Mais ils désespéraient de venir à bout des forts par un simple bombardement. Ils ne se doutaient pas des ravages que leurs projectiles avaient faits dans le fort Jackson. Il était tombé dans l’enceinte plus de huit mille bombes, au dire des confédérés : les casemates, malgré les sacs à terre dont on les avait couvertes, étaient à demi ruinées et menaçaient de s’écrouler ; le magasin à poudre n’était plus en sûreté : toutes les maçonneries étaient ébranlées. Enfin, chose plus grave encore, les bombes, en éclatant dans la digue qui retient le fleuve, l’avaient crevée en plusieurs places, et les eaux, fort hautes alors, avaient inondé une grande partie de l’ouvrage, rendant les abris blindés presque inhabitables et les communications entre les diverses batteries très difficiles. Si le terrain n’avait pas été aussi mou et si les bombes ne s’y étaient pas enfoncées très profondément, le fort aurait été détruit au bout de deux ou trois jours. Le général Duncan et ses deux lieutenans, les colonels Higgins et Mac-Intosh, soutenaient cependant par leur exemple le courage de leurs soldats. Les cinq ou six pièces de gros calibre qui seules pouvaient porter jusqu’à la station occupée par les navires fédéraux étaient toujours en action ; toutes les nuits, des brûlots descendaient le fleuve. Rien ne faisait donc prévoir la fin de la lutte : pour la terminer, Farragut se décida à risquer un coup d’audace et à forcer les passes sous le feu de l’artillerie ennemie.

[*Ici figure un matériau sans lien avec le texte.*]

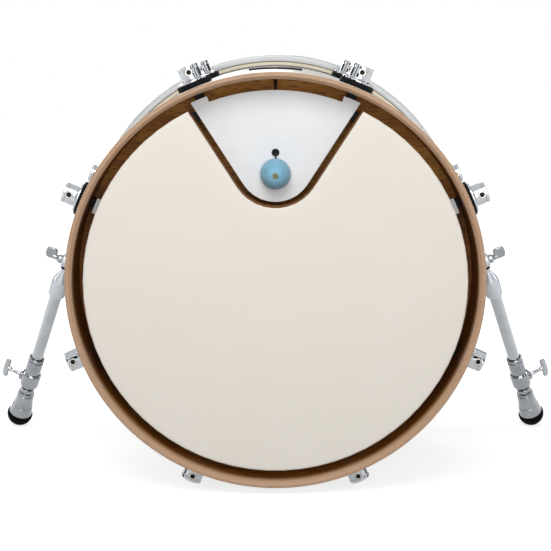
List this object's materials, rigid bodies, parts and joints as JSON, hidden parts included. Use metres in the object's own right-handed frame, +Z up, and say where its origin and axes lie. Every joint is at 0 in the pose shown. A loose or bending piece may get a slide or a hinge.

C’était, au reste non pas une tentative inventée dans un moment d’embarras, mais bien un plan longuement mûri par cet esprit à la fois calculateur et hardi. Réunissant les deux plus grandes qualités de l’homme de guerre, concevant ses desseins avec calme, envisageant tous les dangers qu’ils pouvaient présenter, et les exécutant sans aucune hésitation, Farragut avait promis au gouvernement de Washington de prendre la Nouvelle-Orléans. Il avait annoncé avant de s’embarquer que, s’il le fallait, il irait avec ses bâtimens de bois se présenter devant les forts ennemis, qu’au lieu de les combattre à distance, il s’en approcherait à bout portant pour remplir de mitraille les embrasures de leurs casemates, et qu’en sacrifiant un ou deux de ses navires il assurerait le passage du reste de la flotte.